■ **The request**:
Restate word for word the lines of the data below, from the first through the one that has "roll_turn = 149; // [100:1:165]".

--- Begin ---

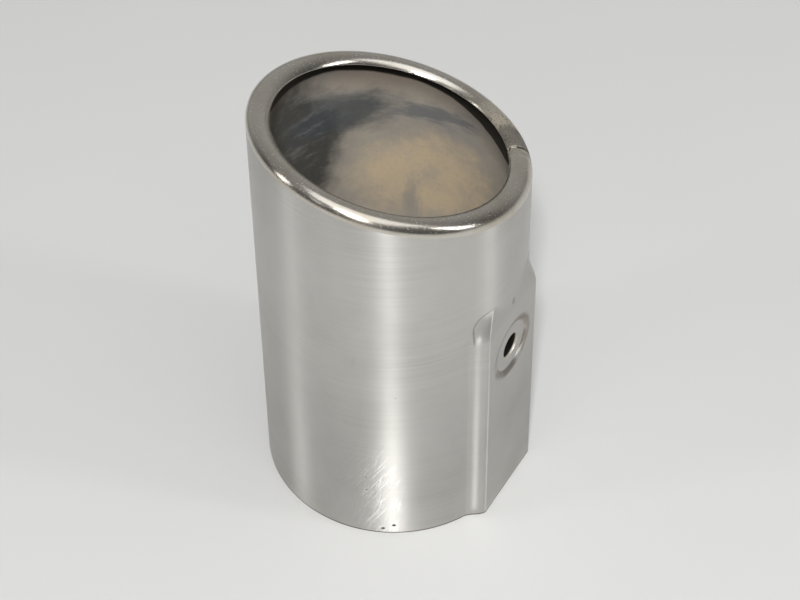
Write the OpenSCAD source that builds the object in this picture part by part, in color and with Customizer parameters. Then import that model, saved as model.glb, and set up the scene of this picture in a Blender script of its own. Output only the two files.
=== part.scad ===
// Single-wall exhaust tip: a round stainless tube with a slanted mouth and an inward rolled lip.
// A flat pad is pressed out of its wall for a fixing screw.
// The axis is Z, the origin is on it in the plane of the inlet end, and the pad faces -Y.
// Lengths are in millimetres and angles in degrees.

/* [Tube] */
// Outside diameter of the tube
tube_d = 88; // [70:0.5:110]
// Thickness of the sheet
sheet_t = 0.8; // [0.6:0.1:1.5]
// Height, on the axis, of the slanted plane where the lip starts to roll
roll_h = 141.2; // [132:0.1:170]

/* [Mouth] */
// Slant of the mouth from square
slant = 17.2; // [0:0.1:19]
// Direction of the short side of the mouth, turned from +X
short_side = -34.3; // [-180:0.1:180]
// Outside diameter of the rolled lip's section
roll_d = 8; // [5:0.1:10]
// How far the lip is rolled round, from the wall to its free edge
roll_turn = 149; // [100:1:165]

/* [Pad] */
// How far the middle of the pad stands proud of the round
pad_proud = 0.5; // [0.3:0.1:2]
// Width of the pad between its two bends, taken at their sharp corners
pad_w = 31.4; // [26:0.1:36]
// Angle of the pad's flanks from its face
flank_angle = 51; // [42:1:60]
// Outside radius of the bends between the face and the flanks
bend_r = 2.2; // [1.8:0.1:4]
// Outside radius of the folds between the flanks and the round
fold_r = 2.6; // [1:0.1:4]
// Height of the pad at its full form
pad_h = 89.5; // [85:0.5:97]
// Height of the shoulder that runs the pad out into the round
shoulder_h = 8.7; // [6:0.1:14]
// Share of its turn round the tube that each bend keeps at the top of the shoulder
bend_keep = 0.72; // [0.5:0.01:0.95]
// Share of its turn round the tube that each fold keeps at the top of the shoulder
fold_keep = 0.86; // [0.6:0.01:1]

/* [Screw seat] */
// Diameter of the screw hole
hole_d = 9; // [6.5:0.1:11]
// Height of the screw hole's centre
hole_h = 71.3; // [40:0.1:72]
// Diameter of the seat's flat floor
seat_d = 18.2; // [14:0.1:20]
// Width of the rounded rim between the floor and the pad's face
seat_rim = 2.9; // [2:0.1:4]
// Depth of the seat
seat_depth = 0.7; // [0.4:0.1:1.5]

/* [Hidden] */

tube_r = tube_d / 2;
bore_r = tube_r - sheet_t;
roll_r = roll_d / 2;
pad_face = tube_r + pad_proud;
// The plain tube ends level, this far under the lowest place of the lip
lip_gap = 2;
plain_h = floor(roll_h - tan(slant) * tube_r) - lip_gap;
bend_steps = 8;
fold_steps = 6;
rim_steps = 8;
// The shoulder ends this far under the round, so that its last edge cuts the round cleanly
sink = 0.06;
// Cutting pieces run this far past what they cut
past = 5;
round_fn = 180;
roll_fn = 48;
seat_fn = 96;

// Plane geometry
function dirn(angle) = [cos(angle), sin(angle)];
function arc(centre, r, from, to, steps) =
    [for (i = [0 : steps]) centre + r * dirn(from + (to - from) * i / steps)];
function flipped(points) = [for (i = [len(points) - 1 : -1 : 0]) [-points[i].x, points[i].y]];

// The pad's section seen along the axis, with x along its face and y outwards.
// Both arcs turn about fixed centres: skin is 0 for the sheet's outside and -sheet_t for its inside.
flank_dir = 90 + flank_angle;
bend_centre = [bend_r * tan(flank_angle / 2) - pad_w / 2, pad_face - bend_r];
flank_level = dirn(flank_dir) * [-pad_w / 2, pad_face];
fold_level = flank_level + fold_r;
fold_along = sqrt(pow(tube_r + fold_r, 2) - pow(fold_level, 2));
fold_centre = fold_level * dirn(flank_dir) + fold_along * dirn(flank_dir - 90);
fold_dir = atan2(fold_centre.y, fold_centre.x);
function half_section(skin) = concat(
    arc(fold_centre, fold_r - skin, fold_dir + 180, flank_dir + 180, fold_steps),
    arc(bend_centre, bend_r + skin, flank_dir, 90, bend_steps));

// At the top of the shoulder each point of the half section has moved onto the round and
// towards the pad's middle, the bend more than the fold
function run_out(half, skin) = [for (i = [0 : len(half) - 1])
    let (keep = i > fold_steps ? bend_keep : fold_keep, turn = atan2(half[i].y, half[i].x) - 90)
    (tube_r + skin - sink) * dirn(90 + turn * keep)];

// Solid under the pad: a prism up to pad_h, then the shoulder, with its root inside the round
module pad_form(skin, foot) {
    root = [[0, tube_r / 2]];
    half = half_section(skin);
    half_top = run_out(half, skin);
    rim = concat(root, half, flipped(half));
    top = concat(root, half_top, flipped(half_top));
    n = len(rim);
    points = concat(
        [for (p = rim) [p.x, p.y, -foot]],
        [for (p = rim) [p.x, p.y, pad_h]],
        [for (p = top) [p.x, p.y, pad_h + shoulder_h]]);
    floor_face = [[for (i = [0 : n - 1]) (n - i) % n]];
    top_face = [[for (i = [0 : n - 1]) 2 * n + i]];
    prism = [for (i = [0 : n - 1]) let (j = (i + 1) % n) [i, j, n + j, n + i]];
    // Each step of the shoulder is two triangles, alike on both sides of the pad
    shoulder = [for (i = [0 : n - 1]) let (a = n + i, b = n + (i + 1) % n) each (i < n / 2
        ? [[a, b, n + a], [b, n + b, n + a]]
        : [[a, b, n + b], [a, n + b, n + a]])];
    polyhedron(points, concat(floor_face, prism, shoulder, top_face));
}

// Turns a piece that faces +Y towards the pad's side of the tube
module on_pad_side() {
    rotate([0, 0, 180]) children();
}

// Tilts a level piece onto the slanted plane where the lip starts to roll. Each of its points
// slides straight up or down, so that a ring stays flush with the tube.
module slanted() {
    fall = tan(slant) * dirn(short_side);
    translate([0, 0, roll_h])
        multmatrix([[1, 0, 0, 0], [0, 1, 0, 0], [-fall.x, -fall.y, 1, 0], [0, 0, 0, 1]])
            children();
}

// Section of the rolled lip about its own centre, from the wall round to the free edge
module roll_section() {
    reach = 2 * roll_d;
    difference() {
        circle(r = roll_r, $fn = roll_fn);
        circle(r = roll_r - sheet_t, $fn = roll_fn);
        polygon([[0, 0], reach * dirn(roll_turn), [-reach, 0], [-reach, -reach], [reach, -reach], [reach, 0]]);
    }
}

// The slanted end of the tube: the lip, with the wall that it is rolled from, down to the level
// plane where the plain tube ends
module mouth_end() {
    skirt = roll_h - plain_h + tube_r;
    difference() {
        slanted() rotate_extrude($fn = round_fn) {
            translate([tube_r - roll_r, 0]) roll_section();
            translate([bore_r, -skirt]) square([sheet_t, skirt]);
        }
        translate([-tube_d, -tube_d, plain_h - 2 * tube_d]) cube(2 * tube_d);
    }
}

// The plain tube, with the pad pressed out of it
module plain_tube() {
    difference() {
        union() {
            cylinder(h = plain_h, r = tube_r, $fn = round_fn);
            on_pad_side() pad_form(0, 0);
        }
        translate([0, 0, -past]) cylinder(h = plain_h + 2 * past, r = bore_r, $fn = round_fn);
        on_pad_side() pad_form(-sheet_t, past);
    }
}

// Puts a piece that is turned about Z on the screw's axis, with the pad's face at its height 0
module on_screw_axis() {
    translate([0, -pad_face, hole_h]) rotate([90, 0, 0]) children();
}

// The seat's rim is an arc that leaves the face smoothly and meets the floor at a crisp edge
rim_out = seat_d / 2 + seat_rim;
rim_turn = 2 * atan(seat_depth / seat_rim);
rim_r = seat_rim / sin(rim_turn);
function rim_arc(skin) = arc([rim_out, -rim_r], rim_r + skin, 90, 90 + rim_turn, rim_steps);

// What the seat takes out of the outside of the pad
module seat_recess() {
    rotate_extrude($fn = seat_fn)
        polygon(concat([[0, -seat_depth], [0, past], [rim_out, past]], rim_arc(0)));
}

// The sheet of the seat, which stands in from the inside of the pad
module seat_sheet() {
    back = -seat_depth - sheet_t;
    last = rim_arc(-sheet_t)[rim_steps];
    corner = last.x - (last.y - back) / tan(rim_turn);
    rotate_extrude($fn = seat_fn)
        polygon(concat([[0, back], [0, -sheet_t / 2], [rim_out, -sheet_t / 2]],
            rim_arc(-sheet_t), [[corner, back]]));
}

module tip_shell() {
    color("silver") difference() {
        union() {
            plain_tube();
            mouth_end();
            on_screw_axis() seat_sheet();
        }
        on_screw_axis() seat_recess();
        on_screw_axis() translate([0, 0, -pad_w / 2]) cylinder(h = pad_w, r = hole_d / 2, $fn = seat_fn);
    }
}

tip_shell();
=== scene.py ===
# %% [markdown]
# # A stainless exhaust tip
# The object is one piece of thin stainless sheet: a round tube with a slanted mouth, whose edge is
# rolled inwards into a fat smooth lip. From the inlet end up, a flat pad is pressed out of the
# wall, with a shallow round seat and a hole for a fixing screw. The lesson models the outside skin
# of that sheet, gives it its thickness, and then spends its time on the metal: polished outside,
# burnt inside.

import math

import bmesh
import bpy
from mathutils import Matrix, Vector


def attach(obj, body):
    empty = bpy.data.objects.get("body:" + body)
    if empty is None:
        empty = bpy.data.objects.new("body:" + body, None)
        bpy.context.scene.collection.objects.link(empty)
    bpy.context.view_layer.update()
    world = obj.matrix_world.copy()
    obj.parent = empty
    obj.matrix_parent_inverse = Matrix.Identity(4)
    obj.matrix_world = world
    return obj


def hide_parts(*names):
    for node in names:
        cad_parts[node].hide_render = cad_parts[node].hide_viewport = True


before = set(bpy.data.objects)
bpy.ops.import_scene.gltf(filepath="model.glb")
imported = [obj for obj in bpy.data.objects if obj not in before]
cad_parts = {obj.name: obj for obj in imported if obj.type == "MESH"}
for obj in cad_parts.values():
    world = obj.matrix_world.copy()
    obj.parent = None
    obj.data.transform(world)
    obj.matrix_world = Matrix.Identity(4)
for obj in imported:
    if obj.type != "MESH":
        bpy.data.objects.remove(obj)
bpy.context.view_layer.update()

# %% [markdown]
# ## Sizes
# Blender works in metres, and the sheet is less than a millimetre thick, so every size is written
# in millimetres and multiplied by one factor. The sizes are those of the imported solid, so the skin
# that is modelled here lies on it.

# %% Sizes of the tip
MM = 0.001
TUBE_R = 44 * MM
SHEET = 0.8 * MM

ROLL_H = 141.2 * MM
SLANT = math.radians(17.2)
SHORT_SIDE = math.radians(-34.3)
ROLL_R = 4 * MM
ROLL_TURN = math.radians(149)

PAD_FACE = 44.5 * MM
PAD_HALF = 15.7 * MM
FLANK = math.radians(51)
BEND_R = 2.2 * MM
FOLD_R = 2.6 * MM
PAD_H = 89.5 * MM
SHOULDER = 8.7 * MM
BEND_KEEP = 0.72
FOLD_KEEP = 0.86

HOLE_R = 4.5 * MM
HOLE_H = 71.3 * MM
SEAT_R = 9.1 * MM
SEAT_RIM = 2.9 * MM
SEAT_DEPTH = 0.7 * MM

SEAM = math.radians(-51)
QUARTER = math.pi / 2
UP = Vector((0, 0, 1))

# %% [markdown]
# ## The camera
# The camera looks steeply down at the tip, with the pad on its right. A long lens far away gives
# a weak perspective. The camera is turned with a matrix made from where it looks and how far it
# rolls, which is exact and easy to correct.

# %% Place the camera
CAMERA_AT = Vector((-468.85, -281.11, 682.88)) * MM
CAMERA_LOOK = Vector((0.5717, 0.3395, -0.7469)).normalized()
CAMERA_ROLL = math.radians(-0.7152)
SENSOR_WIDTH = 36
FOCAL_LENGTH = 112.5
NEAREST = 10 * MM

bpy.ops.object.select_all(action="DESELECT")
bpy.ops.object.camera_add(location=CAMERA_AT)
camera = bpy.context.object
camera.name = "camera"
camera.data.sensor_width = SENSOR_WIDTH
camera.data.lens = FOCAL_LENGTH
camera.data.clip_start = NEAREST
level_right = CAMERA_LOOK.cross(UP).normalized()
level_up = level_right.cross(CAMERA_LOOK)
right = math.cos(CAMERA_ROLL) * level_right + math.sin(CAMERA_ROLL) * level_up
above = math.cos(CAMERA_ROLL) * level_up - math.sin(CAMERA_ROLL) * level_right
turn = camera.matrix_world.to_3x3()
turn.col[0], turn.col[1], turn.col[2] = right, above, -CAMERA_LOOK
camera.rotation_euler = turn.to_euler()
bpy.context.scene.camera = camera
print("camera", tuple(round(c, 3) for c in camera.location))

# %% [markdown]
# ## The outline of the tube and its pad
# Seen along the axis, the tube is a circle with a flat-faced box pressed out of it: a flat face, a
# tight bend at each end, a straight flank, and a soft fold back into the round. One loop of
# vertices follows that outline. Its columns are placed where the shape turns, and evenly
# everywhere else. A pressed flank is never quite flat: it leaves one bend and enters the next as a
# very shallow S.

# %% Points of the outline, from the middle of the pad
SEAT_BLOCK = 13.2 * MM
BLOCK_STEPS = 16
BEND_STEPS = 10
FLANK_STEPS = 8
FOLD_STEPS = 6
FLANK_WAVE = 0.09 * MM


def on_circle(centre, radius, angle):
    return (centre[0] + radius * math.cos(angle), centre[1] + radius * math.sin(angle))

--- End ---

■ **The answer**:
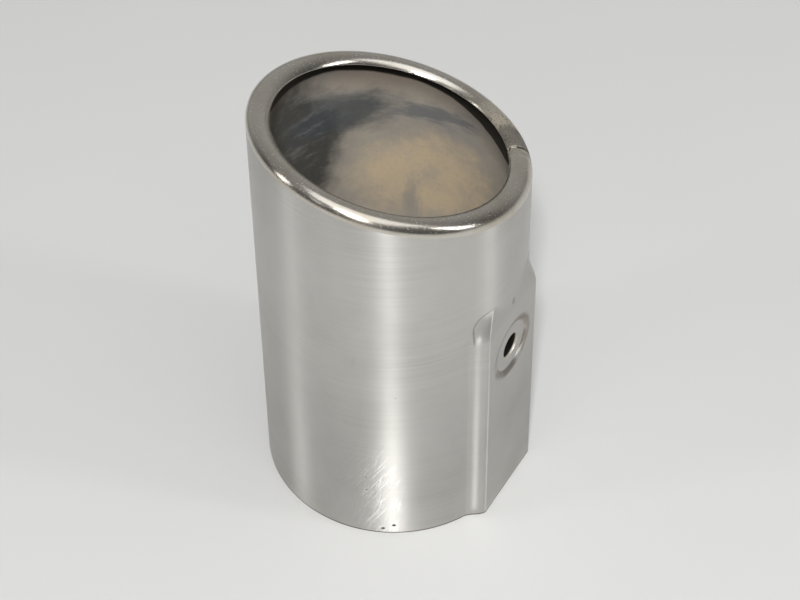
Write the OpenSCAD source that builds the object in this picture part by part, in color and with Customizer parameters. Then import that model, saved as model.glb, and set up the scene of this picture in a Blender script of its own. Output only the two files.
=== part.scad ===
// Single-wall exhaust tip: a round stainless tube with a slanted mouth and an inward rolled lip.
// A flat pad is pressed out of its wall for a fixing screw.
// The axis is Z, the origin is on it in the plane of the inlet end, and the pad faces -Y.
// Lengths are in millimetres and angles in degrees.

/* [Tube] */
// Outside diameter of the tube
tube_d = 88; // [70:0.5:110]
// Thickness of the sheet
sheet_t = 0.8; // [0.6:0.1:1.5]
// Height, on the axis, of the slanted plane where the lip starts to roll
roll_h = 141.2; // [132:0.1:170]

/* [Mouth] */
// Slant of the mouth from square
slant = 17.2; // [0:0.1:19]
// Direction of the short side of the mouth, turned from +X
short_side = -34.3; // [-180:0.1:180]
// Outside diameter of the rolled lip's section
roll_d = 8; // [5:0.1:10]
// How far the lip is rolled round, from the wall to its free edge
roll_turn = 149; // [100:1:165]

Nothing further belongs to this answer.